[The request] Beginning with the first line of the data below, reproduce every line unchanged, ending with the line that holds "import Sketcher".

— START Data section —

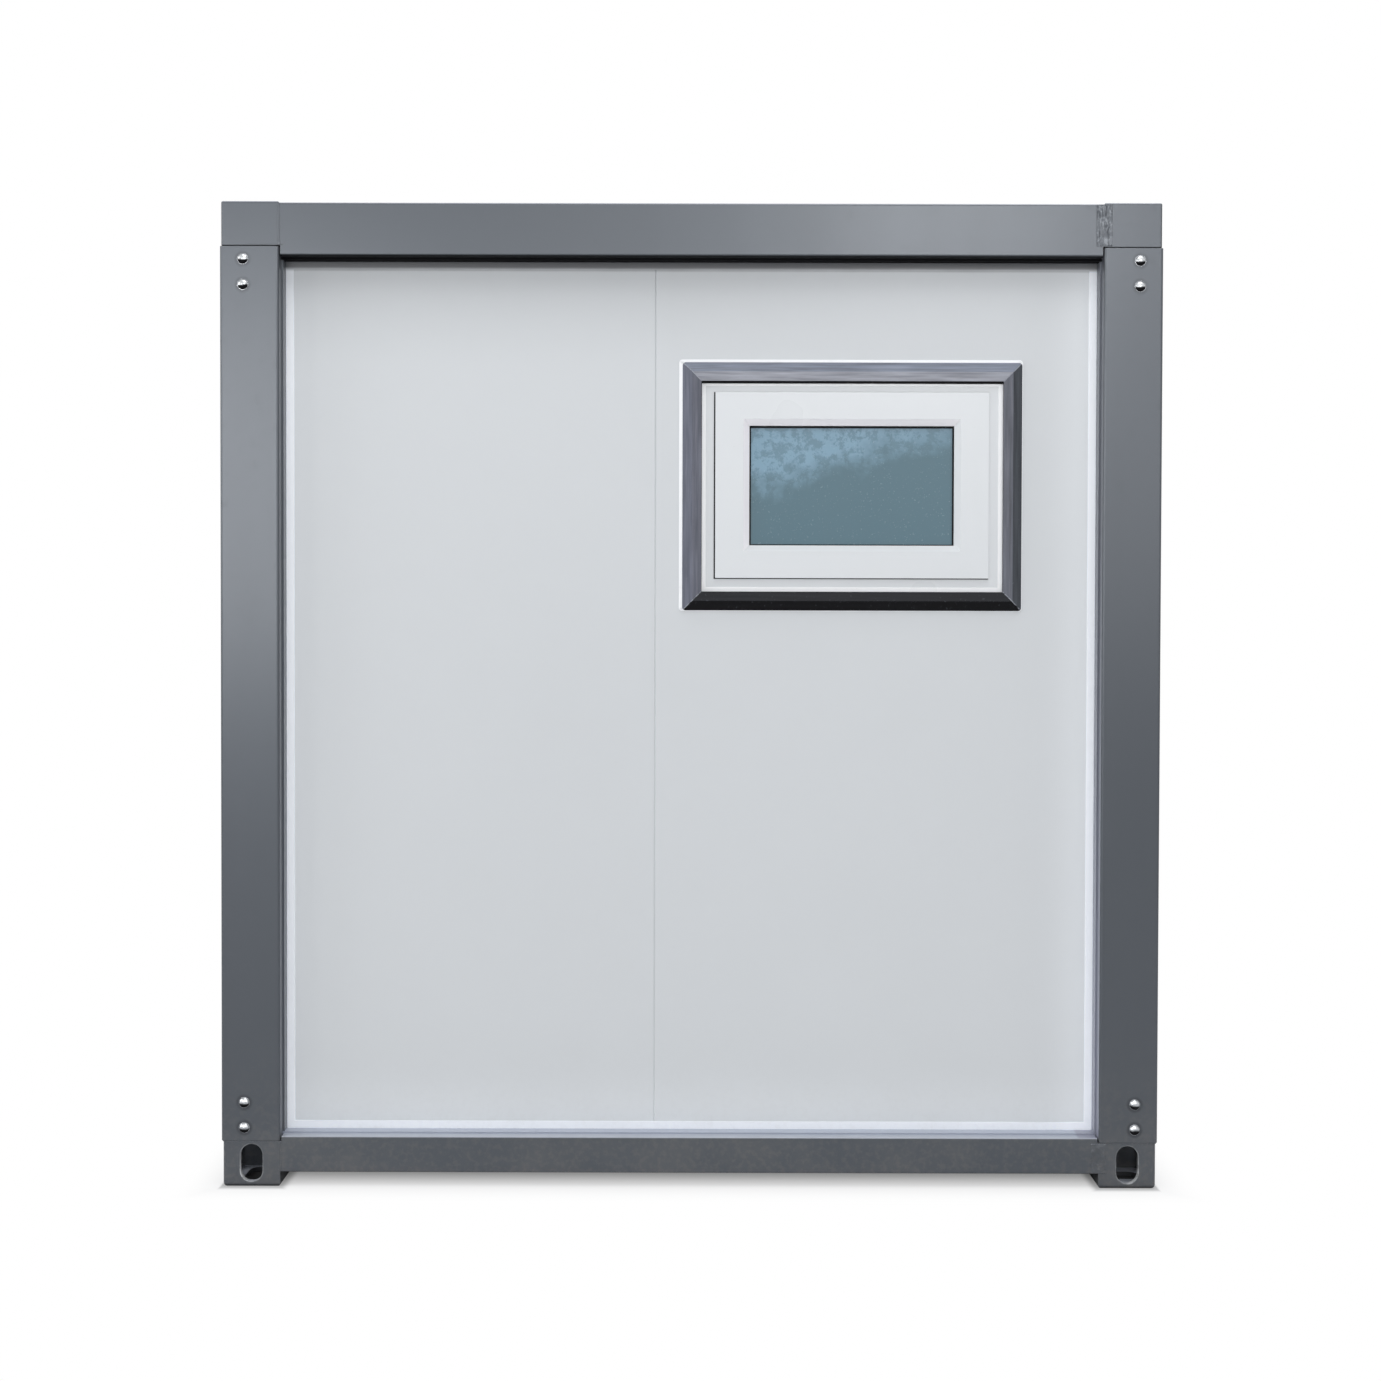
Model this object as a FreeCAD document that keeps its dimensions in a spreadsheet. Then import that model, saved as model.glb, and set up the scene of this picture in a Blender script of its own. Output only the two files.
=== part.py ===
import FreeCAD, Part
import os
import Sketcher

# Portable washroom cabin: a bolted steel frame of four posts between hollow
# corner pieces, with roll-formed beams and rails, sandwich wall panels held in
# white channels, one high top-hung window in front and a plain door behind.
# X runs along the front, Y goes from the front to the back, Z goes up, and the
# origin lies on the ground under the middle of the plan. Lengths are in mm.

SIZES = {
    # overall
    "cabin_width": 2438,
    "cabin_depth": 2438,
    "cabin_height": 2560,
    # corner posts and the reveal that they share with the beams and the rails
    "post_face": 153,
    "post_wall": 3,
    "post_bend": 7,
    "post_proud": 3,
    "post_joint": 3,
    "post_plate": 10,
    "joint_depth": 14,
    "reveal_front": 34,
    "reveal_step": 4,
    "reveal_depth": 65,
    "frame_depth": 150,
    # lower corner pieces
    "foot_height": 119,
    "foot_wall": 12,
    "foot_roof": 6,
    "foot_round": 10,
    "slot_width": 57,
    "slot_height": 98,
    "slot_above_ground": 14,
    "hole_width": 60,
    "hole_length": 104,
    # upper corner pieces
    "head_height": 114,
    "head_wall": 8,
    "head_round": 5,
    # base rails
    "rail_above_ground": 39,
    "rail_height": 93,
    "rail_wall": 3,
    "rail_bend": 3,
    "rail_foot_flange": 62,
    "rail_foot_lip": 14,
    "rail_inner_lip": 38,
    # roof beams
    "beam_height": 137,
    "beam_below_head": 3,
    "beam_wall": 3,
    "beam_bend": 6,
    "beam_top_flange": 58,
    "gutter_depth": 58,
    "roof_seat_height": 26,
    # channels that hold the wall panels
    "channel_wall": 1.5,
    "channel_flange": 20,
    # wall panels
    "panel_thick": 50,
    "panel_cover": 1154,
    "joint_bevel": 2,
    "tongue_width": 16,
    "tongue_length": 12,
    "tongue_gap": 0.3,
    # window
    "window_from_joint": 516,
    "window_below_beam": 585.5,
    "window_width": 800,
    "window_height": 560,
    "window_depth": 60,
    "window_member": 50,
    "window_gap": 2,
    "sash_side_margin": 41,
    "sash_end_margin": 36.5,
    "sash_raise": 3.5,
    "sash_lap": 8,
    "sash_gap": 5,
    "sash_depth": 48,
    "sash_stile": 90,
    "sash_rail": 86.5,
    "sash_bevel": 16,
    "glass_setback": 21,
    "glass_thick": 20,
    "glass_cover": 12,
    # mitred trim round the window
    "trim_width": 49.5,
    "trim_lap": 4.5,
    "trim_height": 18,
    "trim_ridge": 24,
    "trim_inner_height": 13,
    "trim_edge": 4,
    "trim_round": 9,
    "mitre_gap": 0.4,
    # door
    "door_side_margin": 127,
    "door_head_margin": 205,
    "door_depth": 50,
    "door_member": 45,
    "door_fit": 1,
    "door_flange": 15,
    "door_flange_thick": 3,
    "door_gap": 3,
    "door_sill": 22,
    "door_stop": 12,
    "leaf_thick": 40,
    "leaf_round": 2,
    "handle_above_ground": 1150,
    "handle_from_edge": 60,
    "handle_plate_width": 40,
    "handle_plate_height": 220,
    "handle_plate_thick": 4,
    "lever_bar": 18,
    "lever_reach": 46,
    "lever_length": 122,
    "lever_return": 24,
    "spindle": 8,
    "spindle_gap": 1,
    "hinge_height": 100,
    "hinge_knuckle": 14,
    "hinge_leaf": 26,
    "hinge_thick": 3,
    "hinge_from_end": 180,
    # floor and ceiling
    "lining_gap": 2,
    "lining_corner_gap": 3,
    "deck_thick": 20,
    "ceiling_thick": 30,
    "ceiling_bearing": 40,
    "joist_count": 5,
    "joist_height": 85,
    "joist_width": 45,
    "joist_wall": 2.5,
    # roof
    "roof_thick": 1,
    "roof_overhang": 28,
    "roof_corner_gap": 4,
    "rib_count": 8,
    "rib_height": 22,
    "rib_top": 32,
    "rib_base": 58,
    "purlin_count": 3,
    "purlin_height": 52,
    "purlin_width": 40,
    "purlin_wall": 2,
}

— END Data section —

[Full output]
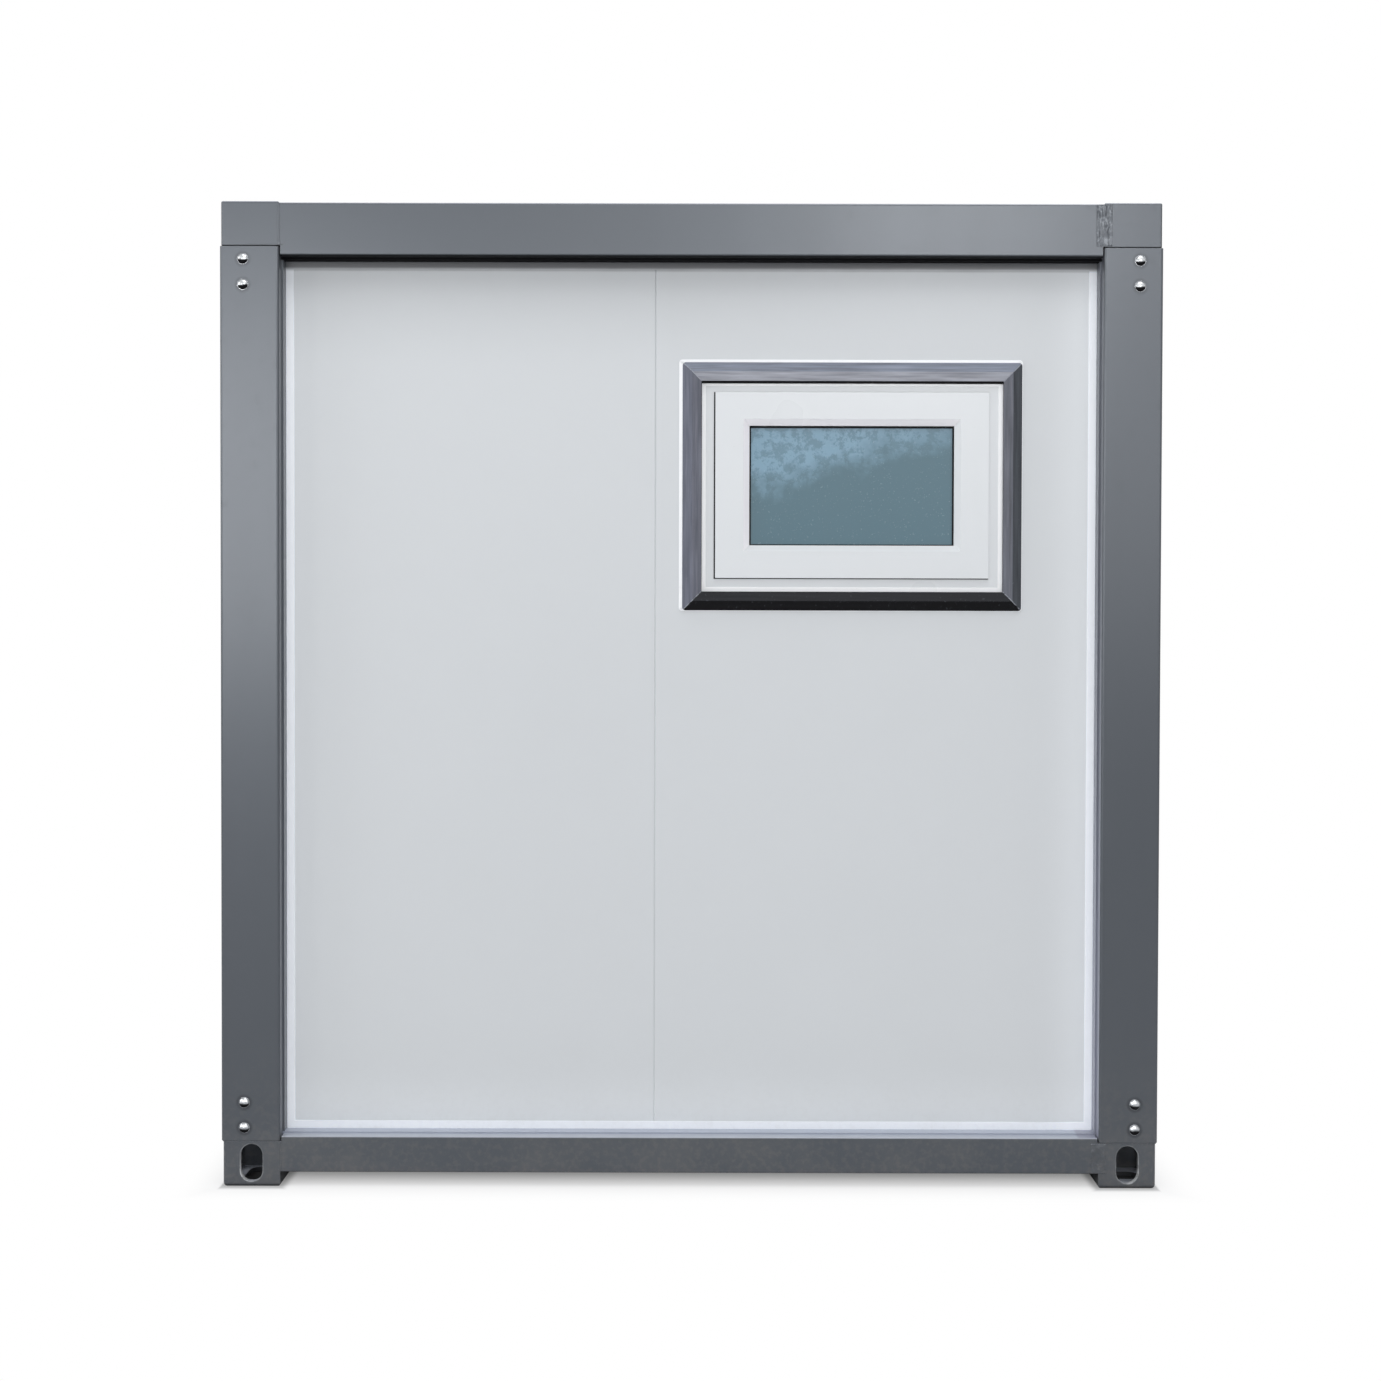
Model this object as a FreeCAD document that keeps its dimensions in a spreadsheet. Then import that model, saved as model.glb, and set up the scene of this picture in a Blender script of its own. Output only the two files.
=== part.py ===
import FreeCAD, Part
import os
import Sketcher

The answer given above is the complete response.